* [OBJECTIVE]: Quote every line below exactly as it reads.

--------

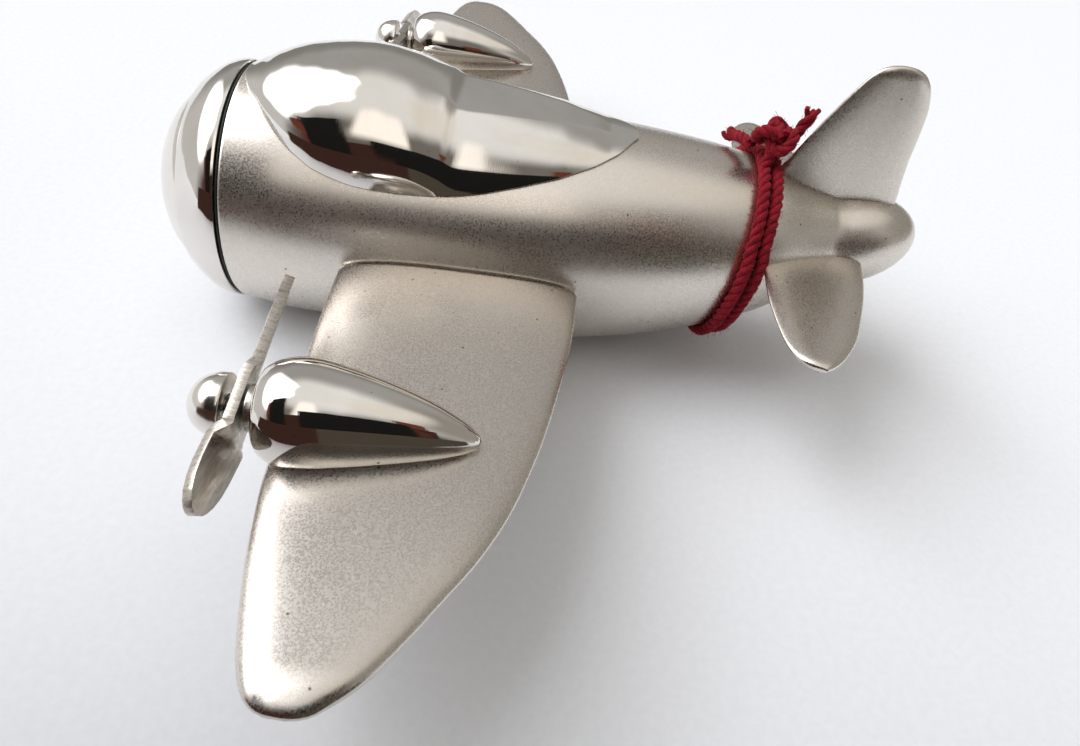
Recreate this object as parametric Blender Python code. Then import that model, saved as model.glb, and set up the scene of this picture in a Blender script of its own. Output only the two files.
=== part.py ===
"""Toy airplane: twin-engine, plated metal castings, free-turning sheet propellers, yarn tie.

Nose towards -Y, tail towards +Y, port wing towards +X, +Z up. Metres throughout.
The drawing constants are in millimetres about the nose seam, and place() moves every
sub-part so that the origin is at the bottom centre of the whole airplane.
"""

import bisect
import math

import bmesh
import bpy
from mathutils import Matrix, Vector

MM = 0.001
GAP = 0.3  # clearance between neighbouring sub-parts
SEAM_TO_MIDDLE = 43.45  # Y of the airplane's middle, measured from the nose seam
BELLY = -18.3  # Z of the flat under the belly

# Fuselage: station Y, radius, height of the centre line
HULL = (
    (0.0, 17.3, 0.25),
    (7.65, 17.8, -0.45),
    (15.3, 17.8, -0.99),
    (22.95, 17.6, -1.22),
    (30.6, 17.5, -1.30),
    (38.25, 17.45, -1.22),
    (45.9, 17.2, -0.98),
    (53.55, 16.5, -0.56),
    (61.2, 15.4, 0.02),
    (68.85, 13.85, 0.77),
    (76.5, 11.6, 1.67),
    (82.0, 9.25, 2.45),
    (86.7, 7.4, 3.2),
)
HULL_END = 99.8
NOSE_Z = 0.25  # height of the nose cap's axis
WALL = 2.4
HULL_SIDES = 56

# Canopy: station Y, half angle of its footprint round the hull, top Z, half width of the
# flat on top
CANOPY = (
    (0.75, 5.0, 18.0, 0.0),
    (1.6, 14.9, 18.5, 0.0),
    (3.1, 20.3, 19.15, 0.0),
    (4.2, 26.4, 19.85, 0.0),
    (6.5, 34.6, 20.85, 0.0),
    (8.6, 40.5, 21.55, 0.0),
    (11.8, 46.7, 22.25, 0.0),
    (14.5, 49.4, 22.65, 0.0),
    (17.4, 51.3, 22.85, 0.0),
    (20.0, 51.7, 22.7, 0.0),
    (23.8, 51.7, 21.7, 0.2),
    (27.0, 50.9, 20.3, 0.6),
    (29.3, 50.1, 19.0, 2.4),
    (30.4, 49.7, 18.75, 4.6),
    (31.4, 49.2, 18.75, 5.3),
    (34.5, 47.0, 18.65, 4.9),
    (39.5, 41.9, 18.3, 4.1),
    (44.8, 35.7, 17.8, 3.1),
    (49.5, 27.4, 16.9, 1.9),
    (52.7, 18.3, 16.0, 0.8),
    (54.6, 8.0, 15.5, 0.3),
    (55.3, 3.0, 15.3, 0.1),
)
CANOPY_EDGE = 0.3

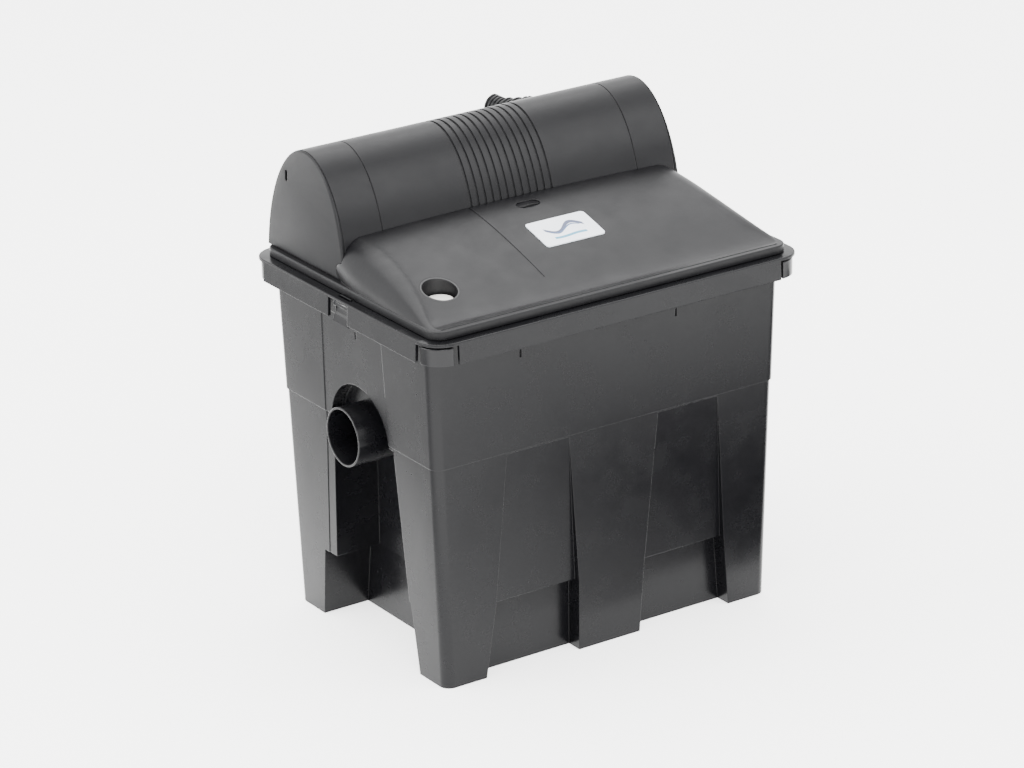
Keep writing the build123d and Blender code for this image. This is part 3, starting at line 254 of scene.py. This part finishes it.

--------

* [CORRECT OUTPUT]:
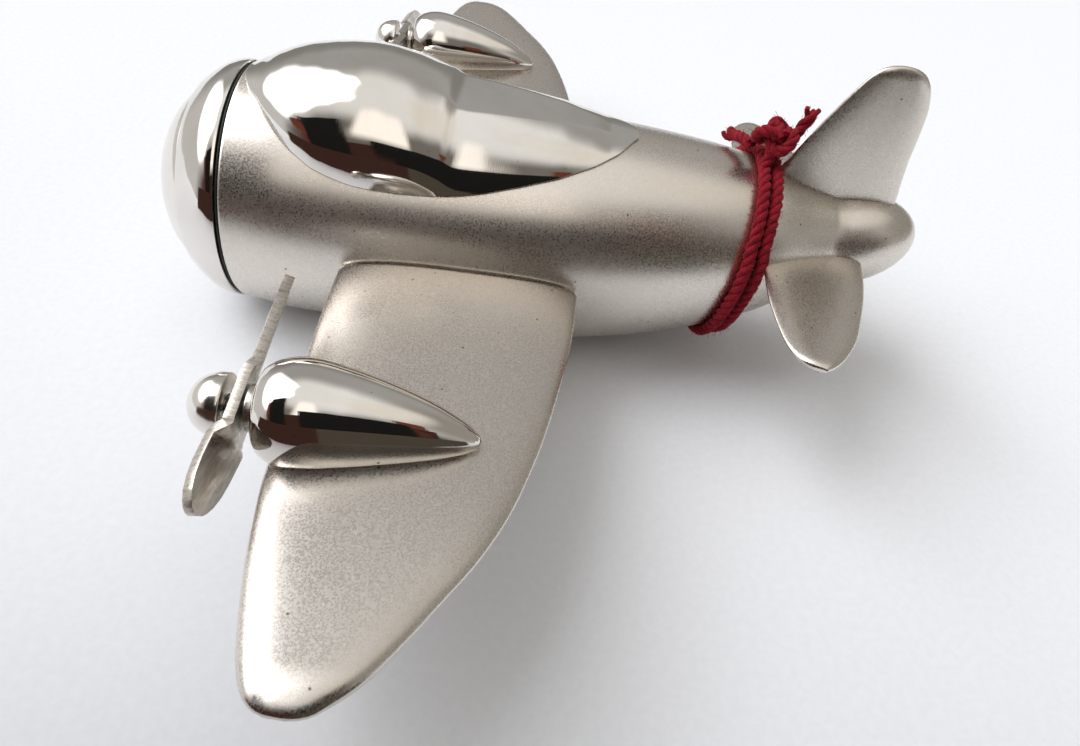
Recreate this object as parametric Blender Python code. Then import that model, saved as model.glb, and set up the scene of this picture in a Blender script of its own. Output only the two files.
=== part.py ===
"""Toy airplane: twin-engine, plated metal castings, free-turning sheet propellers, yarn tie.

Nose towards -Y, tail towards +Y, port wing towards +X, +Z up. Metres throughout.
The drawing constants are in millimetres about the nose seam, and place() moves every
sub-part so that the origin is at the bottom centre of the whole airplane.
"""

import bisect
import math

import bmesh
import bpy
from mathutils import Matrix, Vector

MM = 0.001
GAP = 0.3  # clearance between neighbouring sub-parts
SEAM_TO_MIDDLE = 43.45  # Y of the airplane's middle, measured from the nose seam
BELLY = -18.3  # Z of the flat under the belly

# Fuselage: station Y, radius, height of the centre line
HULL = (
    (0.0, 17.3, 0.25),
    (7.65, 17.8, -0.45),
    (15.3, 17.8, -0.99),
    (22.95, 17.6, -1.22),
    (30.6, 17.5, -1.30),
    (38.25, 17.45, -1.22),
    (45.9, 17.2, -0.98),
    (53.55, 16.5, -0.56),
    (61.2, 15.4, 0.02),
    (68.85, 13.85, 0.77),
    (76.5, 11.6, 1.67),
    (82.0, 9.25, 2.45),
    (86.7, 7.4, 3.2),
)
HULL_END = 99.8
NOSE_Z = 0.25  # height of the nose cap's axis
WALL = 2.4
HULL_SIDES = 56

# Canopy: station Y, half angle of its footprint round the hull, top Z, half width of the
# flat on top
CANOPY = (
    (0.75, 5.0, 18.0, 0.0),
    (1.6, 14.9, 18.5, 0.0),
    (3.1, 20.3, 19.15, 0.0),
    (4.2, 26.4, 19.85, 0.0),
    (6.5, 34.6, 20.85, 0.0),
    (8.6, 40.5, 21.55, 0.0),
    (11.8, 46.7, 22.25, 0.0),
    (14.5, 49.4, 22.65, 0.0),
    (17.4, 51.3, 22.85, 0.0),
    (20.0, 51.7, 22.7, 0.0),
    (23.8, 51.7, 21.7, 0.2),
    (27.0, 50.9, 20.3, 0.6),
    (29.3, 50.1, 19.0, 2.4),
    (30.4, 49.7, 18.75, 4.6),
    (31.4, 49.2, 18.75, 5.3),
    (34.5, 47.0, 18.65, 4.9),
    (39.5, 41.9, 18.3, 4.1),
    (44.8, 35.7, 17.8, 3.1),
    (49.5, 27.4, 16.9, 1.9),
    (52.7, 18.3, 16.0, 0.8),
    (54.6, 8.0, 15.5, 0.3),
    (55.3, 3.0, 15.3, 0.1),
)
CANOPY_EDGE = 0.3

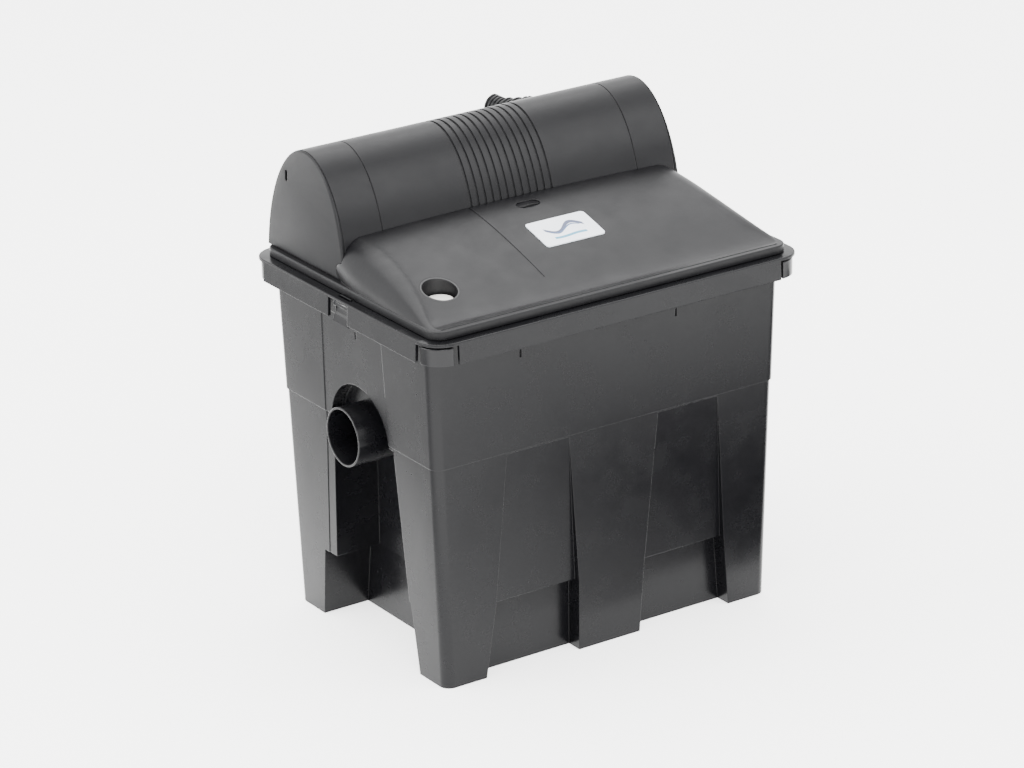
Keep writing the build123d and Blender code for this image. This is part 3, starting at line 254 of scene.py. This part finishes it.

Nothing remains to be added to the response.